Заклиная Зину быть верной вымыслу, Фёдор, верный ученик своего учителя, ещё не слишком сознавая этого (но вот-вот осознает!), – и сам уже был на пороге перехода от стадии ученичества (критически рассмотренного им на предыдущих страницах) на следующую ступень – учителя и волшебника.

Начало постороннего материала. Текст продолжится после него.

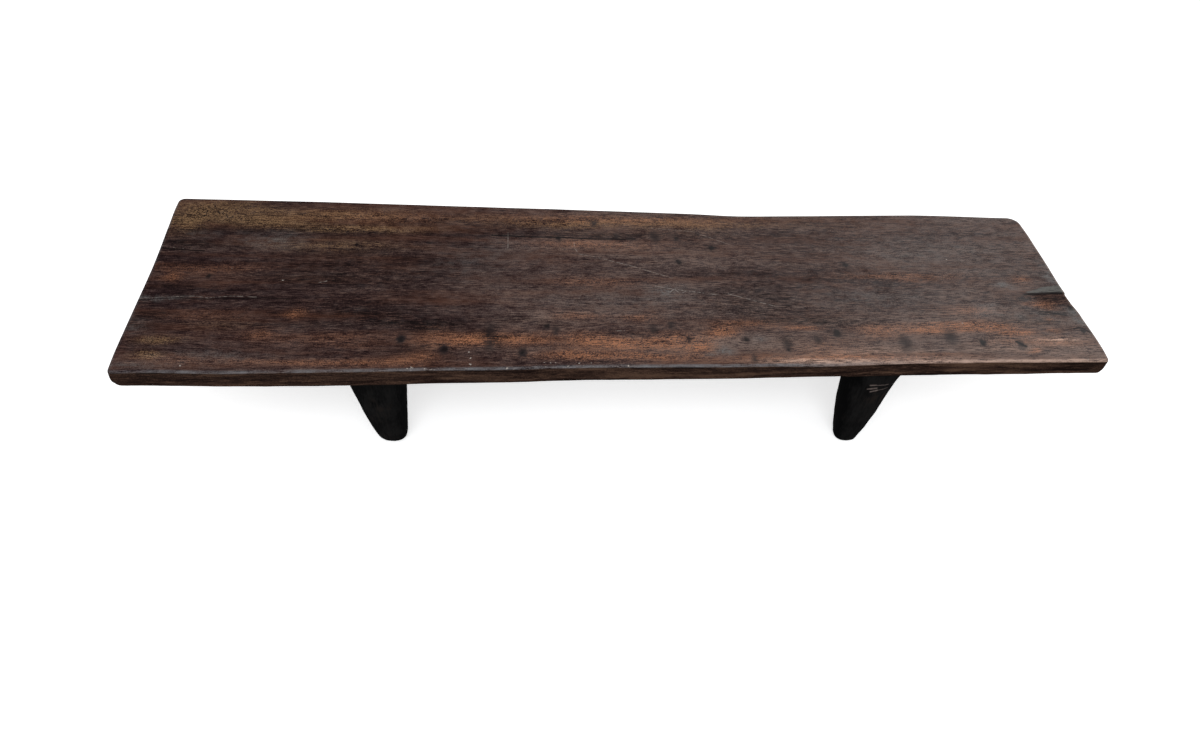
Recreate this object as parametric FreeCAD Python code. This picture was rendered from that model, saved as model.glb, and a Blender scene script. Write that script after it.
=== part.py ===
import FreeCAD, Part
import math
import os
from typing import NamedTuple

# A low hewn daybed: one long board of dark hardwood on four tapered black legs.
# Millimetres. +X runs along the board, +Y towards the back, +Z up.
# The origin lies on the floor under the middle of the board.

# Overall sizes
board_length = 2015.0
left_end_width = 538.0
right_end_width = 478.0
left_end_skew = 19.0
right_end_skew = 6.0
overall_height = 315.0
board_thickness = 42.5
leg_height = overall_height - board_thickness

# Board: top, underside and worn corners
top_sag = 4.5
left_end_underside_rise = 4.5
middle_underside_rise = 0.5
right_end_underside_rise = 1.0
underside_blend_run = 150.0
seat_margin = 24.0
front_left_corner_radius = 12.0
front_right_corner_radius = 14.0
rear_left_corner_radius = 20.0
rear_right_corner_radius = 34.0
top_arris_radius = 7.0
underside_arris_radius = 6.0
end_face_inset = 0.7

# Leg places: from the board's ends and from its long edges to the middle of each seat
left_leg_end_inset = 494.0
right_leg_end_inset = 463.5
left_leg_edge_inset = 81.0
right_leg_edge_inset = 59.5

# Leg sizes
left_leg_width = 127.0
right_leg_width = 114.0
left_foot_rim = 20.0
right_foot_rim = 10.0
sole_trim = 1.0
left_shoulder_flare = 8.0
right_shoulder_flare = 17.0
shoulder_flare_height = 56.0
inner_flare_share = 0.25
leg_depth_share = 0.85

# Joint between each leg and the board: a round tenon in a blind mortise
tenon_diameter = 48.0
wood_over_tenon = 18.5
tenon_length = board_thickness - wood_over_tenon
tenon_chamfer = 2.0
mortise_side_clearance = 0.2
mortise_end_clearance = 1.5

# One overrun for all cuts
overrun = 20.0

# Long edges in plan. Each pair is a share of the way from the left end to the right one, and how far
# the edge stands out from the straight line between its corners, as a share of the left end's width.
front_edge_shares = (
    (0.00, 0.000),
    (0.11, 0.016),
    (0.27, 0.013),
    (0.44, 0.006),
    (0.60, 0.010),
    (0.70, 0.009),
    (0.84, 0.001),
    (0.92, 0.004),
    (1.00, 0.000),
)
rear_edge_shares = (
    (0.00, 0.000),
    (0.12, 0.002),
    (0.36, -0.004),
    (0.50, -0.009),
    (0.66, -0.023),
    (0.77, -0.012),
    (0.87, 0.003),
    (0.94, 0.001),
    (1.00, 0.000),
)

# The front arris is worn wider towards the right. Each pair is a share of the way from the left end
# to the right one, and the arris's width there as a share of its radius.
front_wear_shares = (
    (0.00, 1.0),
    (0.40, 1.0),
    (0.66, 1.5),
    (0.78, 2.4),
    (0.88, 1.6),
    (1.00, 1.2),
)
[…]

Манифест готов, в поддержке Зины он не обманется.
Но только читатель вознёсся было в высокие эмпиреи заклинательного жанра поэзии, как его тут же, сразу за словом «верна» (с последующим многоточием, как бы ещё влекущим шлейф «высокого штиля» клятвы), – настигает грубая проза жизни: «В полдень послышался клюнувший ключ, и характерно трахнул замок: это с рынка домой Марианна пришла Николавна; шаг её тяжкий под тошный шумок макинтоша отнёс мимо двери на кухню пудовую сумку с продуктами».14601 Эту сходу сочинённую им пародию на «метризованную дактилическую прозу» Андрея Белого Фёдор сопровождает немедленным комментарием: «Муза Российския прозы, простись навсегда с капустным гекзаметром автора “Москвы”».14612 И тут же добавляет: «Стало как-то неуютно». Этой короткой фразой фиксируется переход границы из мира полного погружения в воображение в мир профанный, со всеми его симптомами, с предыдущим состоянием несовместимыми.